I. Eisenstein’s understanding of film rhythm is in the conflict and collision of a one shot with another and within the frame. According to Eisenstein, the essence of rhythm in the film is not only in between shots (montage), there should also be conflict within the frame (mise-en-scène) at every level which can be achieved primarily through montage and mise-en-scène.

This gives us the basis for structuring the types of conflicts within the film form in order to experiment with the expression of the poem’s rhythm in the film medium. Here are the examples of types of conflicts within a shot, as well as between colliding shots:

1. conflict of graphic directions;
2. conflict of scales (large and small);
3. conflict of volumes (volumes filled with various intensities of light) and depths;
4. spatial conflict (of close and long shots);
5. conflict of tempo (activity within the frame);
6. light conflict (pieces of darkness and pieces of lightness).
7. conflict between optical and acoustical experience.

It is important to understand that those conflicts occur in film chiefly as complexes.

II. According to A.Tarkovsky, rhythm in film is not a metric, intellectual alternation of pieces, not the editing of cadres, but rhythm is composed of the time pressure within each frame (the internal rhythm of the shot). Tarkovsky strongly opposed montage and believed that the basis of art cinema is the internal rhythm of the shot.

“The rhythm is laid primarily in the sensations of the director. The spectator either “gets” into your rhythm (your world) – and then he is your supporter, or he does not fall into it – and then the contact did not take place. This is where you get “your viewers” and “those who don’t get your films”, which seems to me not only natural, but also inevitable.”

So what is the “rhythm in cinema” according to Andrei Tarkovsky? Rhythm in cinema is the resonance of real time and the spiritual rhythm of the author.
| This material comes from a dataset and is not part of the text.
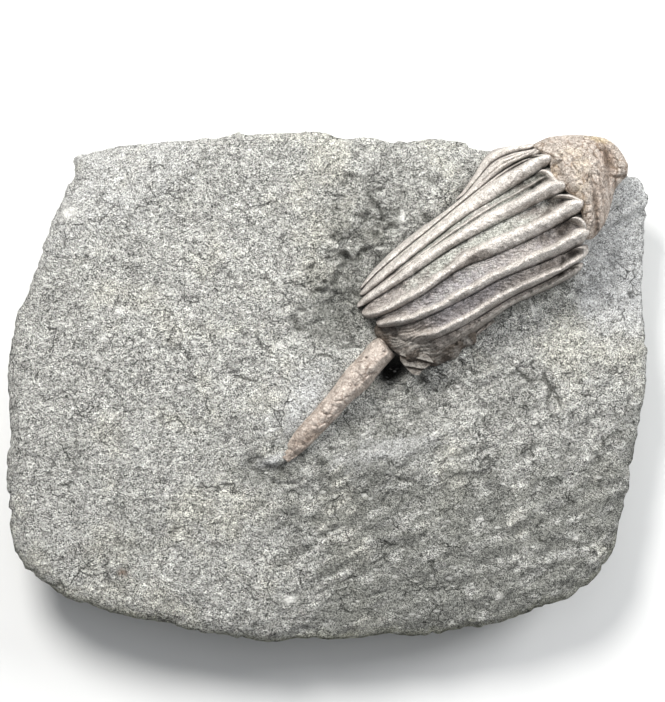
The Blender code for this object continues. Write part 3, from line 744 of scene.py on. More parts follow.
# %% Tool marks and tearing
LEDGE = [(-17.5, -7.5), (-15.5, -10.0), (-14.3, -12.6), (-13.2, -15.0), (-11.0, -15.9),
         (-8.6, -15.2), (-6.0, -13.4)]
DARK_LINES = [[(38.5, 3.4), (41.0, 1.0), (43.5, 1.6), (46.5, -1.5), (47.5, -4.5)],
              [(44.0, 2.5), (45.5, -0.5), (44.5, -3.5)], [(14.4, -18.8), (17.7, -19.4)],
              [(6.5, 33.2), (9.0, 34.6), (12.0, 33.6)], [(-1.0, 21.4), (1.5, 21.0)],
              [(-2.0, 6.6), (0.5, 6.2)], [(-19.0, 2.2), (-14.5, 1.0)],
              [(8.0, 39.0), (10.5, 36.8), (11.0, 34.2)], [(2.5, 27.0), (5.0, 25.6), (7.0, 26.2)]]
# Hills that say where the needle has worked, and how hard.
NEEDLED = [(1.0, 8.0, 33.0, 15.0, 20.0, -30), (0.8, 2.0, 14.0, 11.0, 9.0),
           (0.9, -9.0, -17.0, 9.0, 5.0), (0.7, 22.0, 0.0, 16.0, 7.0, 25)]
# Noise drawn out along a direction: its height, degrees, length, width and seed. A
# gouge is cut only where the noise is over the last number.
GOUGES = [(1.7, 38, 3.0, 1.2, 22, 0.25), (0.9, -20, 2.2, 0.8, 26, 0.3)]
TEARS = [(0.36, 32, 3.4, 0.9, 23), (0.42, 24, 7.5, 2.2, 24)]


def drawn(x, y, degrees, length, width, seed):
    """Noise on coordinates turned by an angle and stretched along it."""
    along, over = turned(x, y, degrees)
    return noise(along / length, over / width, 1.0, SEED + seed)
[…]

It is the time captured in the frame that dictates the director one or another principle of montage. Therefore, those frames in which time flows in fundamentally different patterns can’t be put near by each other. “For example, real time cannot be mounted with conditional, as it is impossible to connect water pipes of different diameters”. The rhythm of the film is created by connecting the shots which are characterised by the same nature of time. Rhythm is not in the length of the edited pieces, but the degree of tension of the time flowing in them.

Thus, montage, according to Tarkovsky, is an exact organic gluing of shots filled with a certain rhythm, tempo and life.

So, how does time-pressure makes itself felt in a shot in Tarkovsky’s films? The movement of time within a film is made clear by the director in the characters’ behaviour, the visual treatment (camera angles and movements, as well as elements of mise-en-scène) and the sound — but these are all accompanying features, the absence of which, theoretically, would in no way affect the existence of the film. One can easily imagine a film with no actors, music, décor, or even editing. As Andrei Tarkovsky explains, “time courses through the picture despite editing rather than because of it.” In other words, although a director’s style may be evident in their editing techniques, what truly distinguishes them as an auteur — their sense of “rhythmic timing” — exists within a film strip prior to its engagement in editing.

My experiments:
film-poem “Above the Babylon of Europe
developed in collaboration with Jee Kast

The imagery seen by the viewers was constituted of a chain of sights of Brussels through which the protagonist, the ropewalker, is dancing (“the stone waves of Brussels”, “the choppy waters”, “sleeping bodies of homeless”, ” busy and bubbly Rue Belliard”). I tried to correlate every semantic line of a poem to a respective image, visual-by-visual building up the film-poems rhythm.

The introduction (00:00:00 – 00:00:41) is wordless (as the final part of the poem). The music has a consistent melodic line, and much of the editing in the introduction part is based on the rhythm of the soundtrack.

It is important to point out my feeling of poetic rhythm here: rhythm dictates not a predictable regularity (since there is no strict meter in the poem, but rather a combination of different meters and a free verse) but an overall arc of phrasing based on more subtle rhythms. Though there are repetitions and rhymes, and though sometimes the lines go to regular meters the overarching logic of the poem’s versification follows the principle of relationship (rather than regularity) so important to my visualization of the rhythm in film, therefore in the editing I didn’t strictly follow the lines of a poem but rather followed the semantic lines and stresses.

In the “The Ropewalker” the visual rhythm builds ultimately toward a climax: simple dance movements of feet, of hands, simple observations by the protagonist of the surroundings – but one will feel through the course of the film-poem the intensification of these movements announcing the final drama when the protagonist plays with the fire, opens his “wings” and jumps out of the frame. The “strolling” rhythm of the poem is expressed mostly through the camera movements and mise-en-scène (the movements of the protagonist within each shot).